The Pythagorean Theorem, also known as Pythagoras' Theorem, or the hypotenuse theorem, is largely credited to the Greek mathematician, Pythagoras of Samos (570-495 B.C.). Though many knew of this relationship of right triangles and hypotenuses long before Pythagoras, it is named after him because he wrote the first known proof which spread throughout the world. Other versions of this notion were developed by mathematicians in Egypt, Babylon, India, and China centuries before Pythagoras (Overduin). It is difficult to pinpoint the exact origin of the theorem, but many individuals have proved it and contributed to the understanding of it throughout the years. This page consists of some highlights in history of the Pythagorean Theorem. The following individuals and groups of people are only a few of those who have contributed to this essential theorem.

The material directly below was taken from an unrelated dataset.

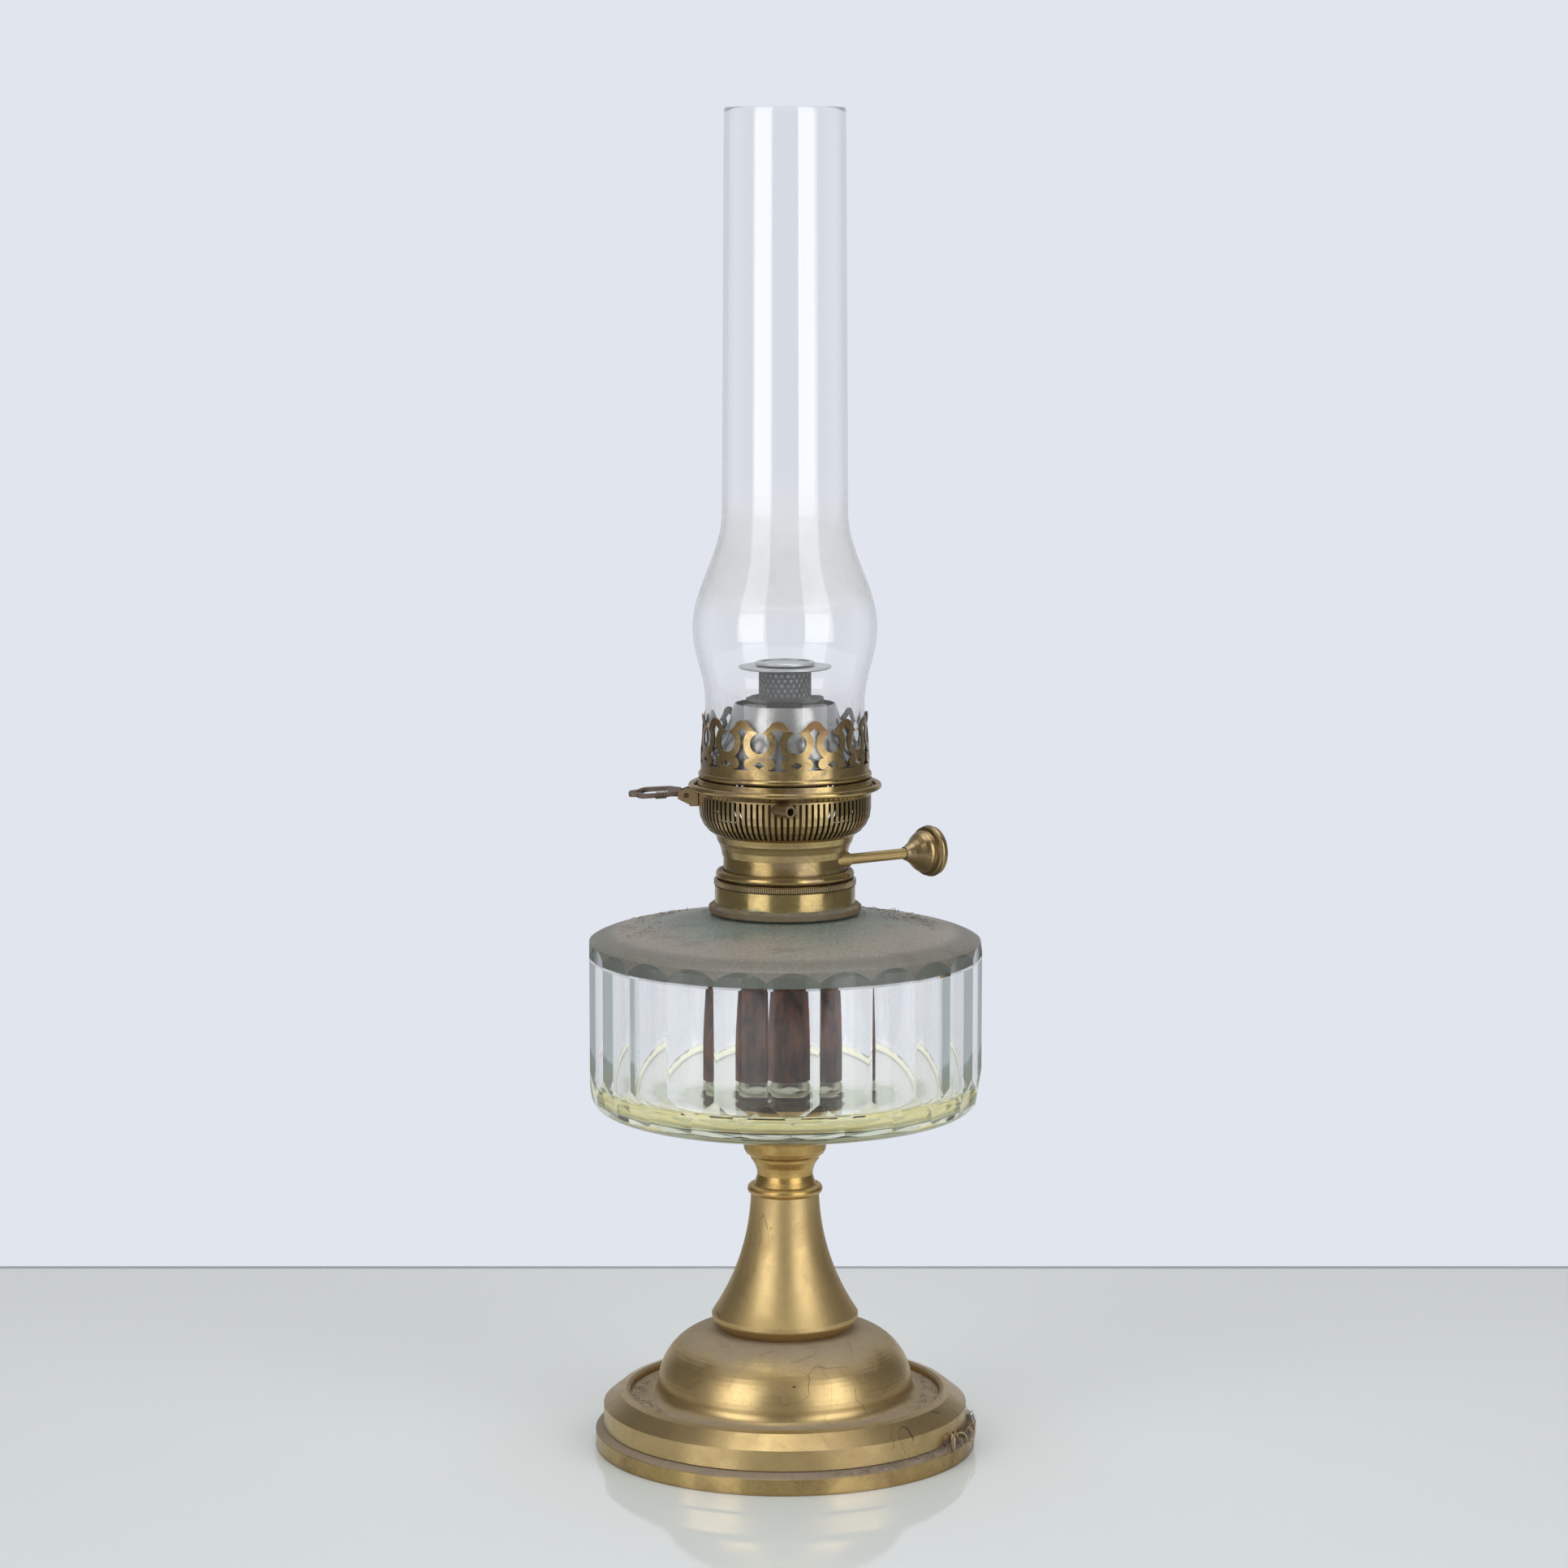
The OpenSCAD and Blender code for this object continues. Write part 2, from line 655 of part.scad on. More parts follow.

It is said that Pythagoras discovered "his theorem" in a palace hall. He studied the stone square tiles when he was bored and pictured right triangles within the tiling. He recognized that the area of the squares on the side lengths were equal to the square on the hypotenuse. From this observation he believed that the same would be true for right triangles of unequal side lengths. Sometime after this experience, he arrived at the proof of his theorem by the deductive method (Agarwal). The following picture is an example of what the Pythagorean Theorem looks like within square tiles. Although it may not be exactly what Pythagoras saw, this visual depiction gives an idea of how the Pythagorean Theorem can be represented within square tiling.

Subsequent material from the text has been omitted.